In januari 2025 moeten melkveehouders de Aanvullende Gegevens Landbouwer indienen bij de Rijksdienst voor Ondernemend Nederland (RVO). Voor bedrijven die gebruikmaken van de derogatie 2024 is dit een verplichte voorwaarde. Een juiste en tijdige aanlevering is dus van groot belang om problemen bij de mestboekhouding te voorkomen.
Belangrijke aandachtspunten mestboekhouding
Bij het indienen van de aanvullende gegevens moeten de gemeten mestvoorraden worden opgegeven. Deze gegevens gebruik je om met de mestboekhouding aan te tonen dat de gebruiksnormen niet zijn overschreden. Let daarnaast op de volgende punten:
- Reken alle geproduceerde melk mee in de totale melkproductie, dus ook biest, antibioticamelk en melk voor eigen consumptie. Dit telt ook mee voor de bepaling van het benodigde aantal fosfaatrechten.
- Controleer goed of er in 2025 een nieuw relatienummer is gebruikt. Vaak worden nog mestaf- of -aanvoeren geboekt op het oude relatienummer. Neem deze ook op in de administratie.
- Controleer de aanvoer van kunstmest volledig. Vergeet niet de meststoffen die via de loonwerker voor bijvoorbeeld maïs zijn geleverd.
Mestverwerking en BEX
De (BEX-)prognose geeft inzicht in de naleving van de mestverwerkingsplicht en toont of er nog Vervangende Verwerkings Overeenkomsten (VVO’s) moeten worden aangekocht.

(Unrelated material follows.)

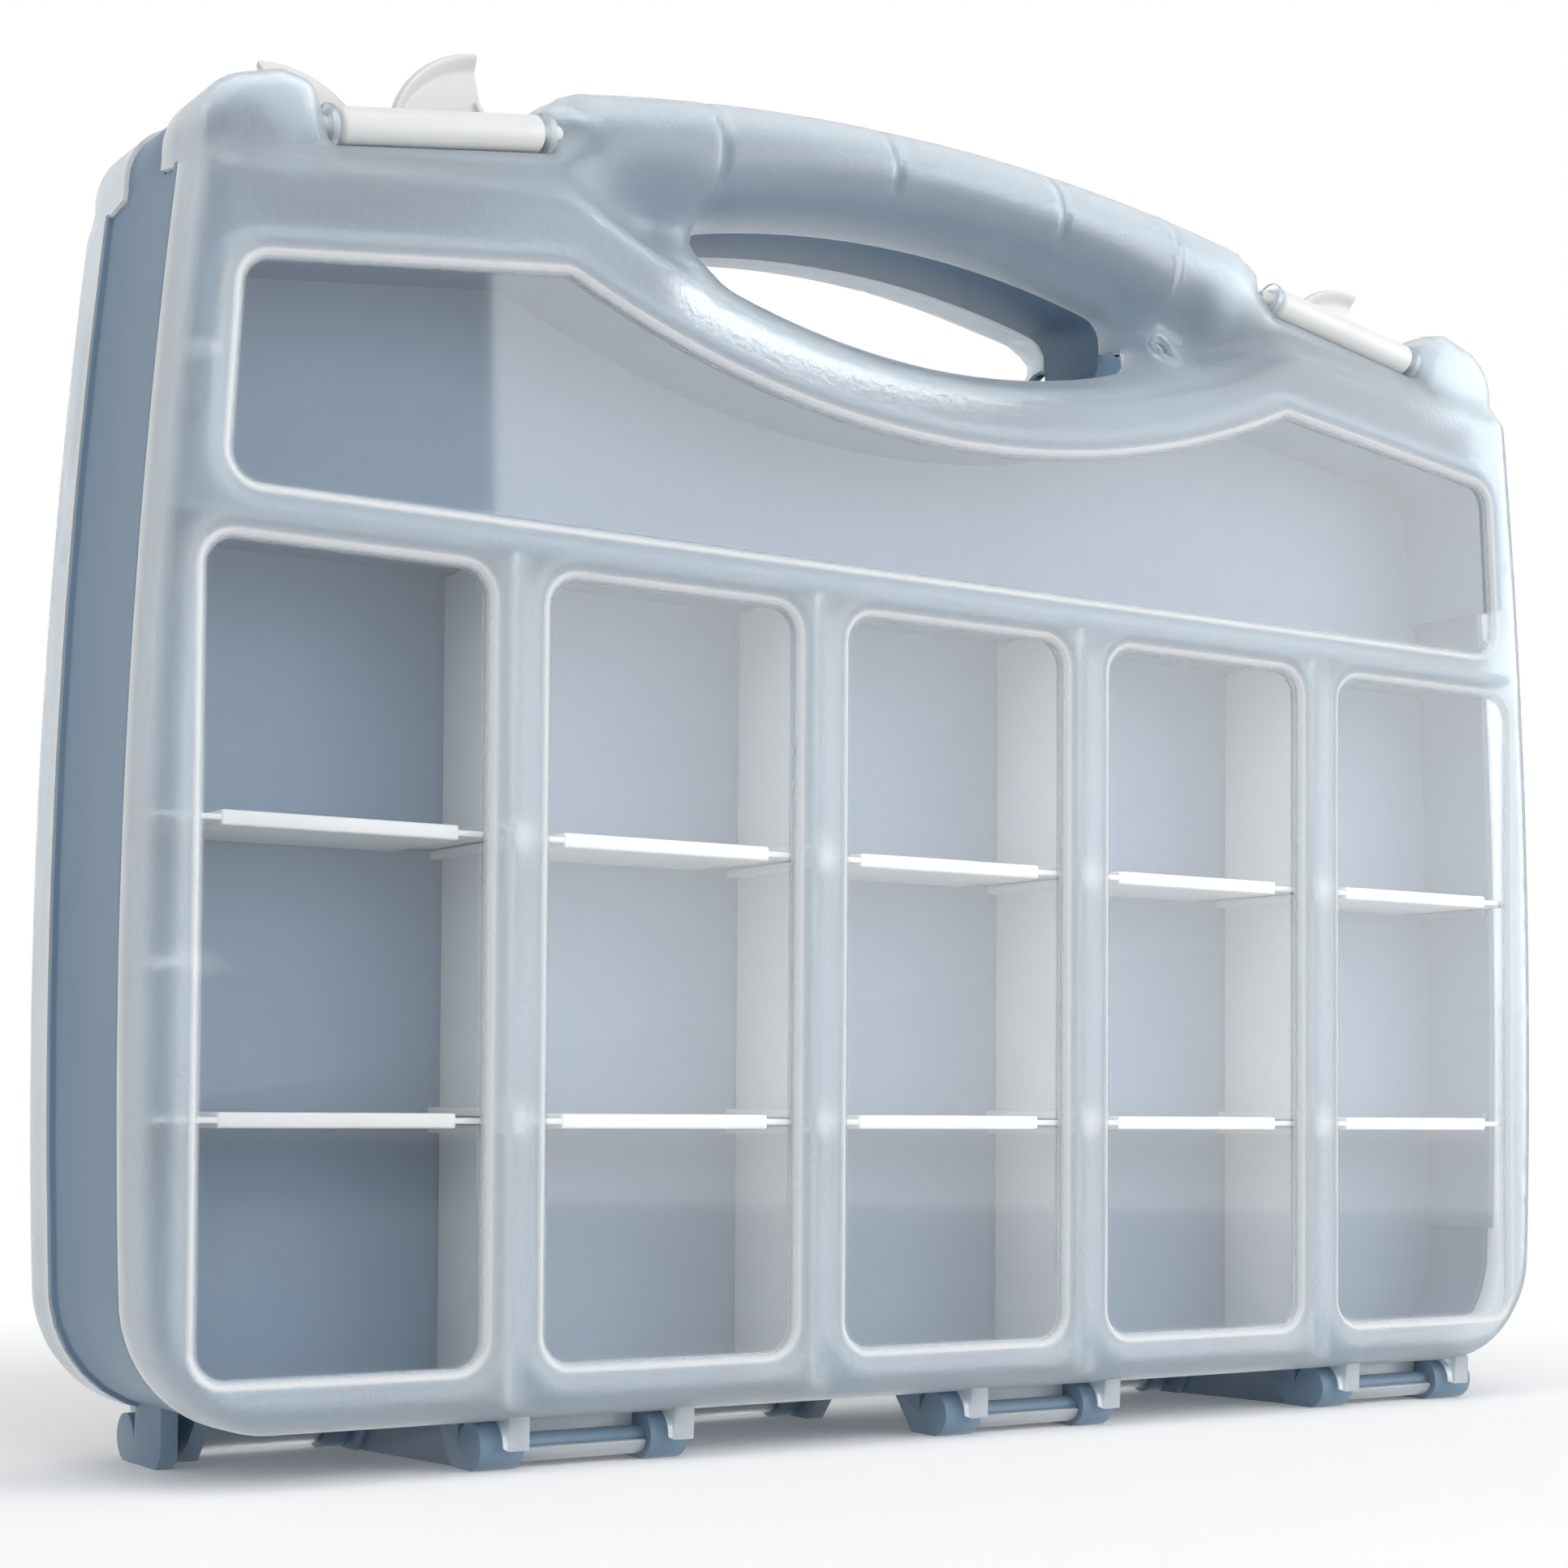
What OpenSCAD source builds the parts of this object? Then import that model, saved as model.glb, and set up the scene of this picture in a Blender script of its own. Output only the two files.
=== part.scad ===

Ook krijg je hiermee een goed beeld van de actuele mest- en voervoorraden.
Maak je gebruik van de Bedrijfsspecifieke Excretie (BEX)? Zorg dan dat de kuilen tijdig worden bemonsterd. Monsternemers zijn in december vaak druk, dus vroegtijdig steken helpt om de planning beter te verdelen.
Fosfaatrechten: regel tijdig
Bij de beoordeling van de fosfaatrechten kijkt RVO naar de totale melkproductie. Naast de geleverde melk aan de fabriek moet dus ook de niet-geleverde melk worden meegerekend. Regel de overdracht of aankoop van fosfaatrechten op tijd om knelpunten te voorkomen.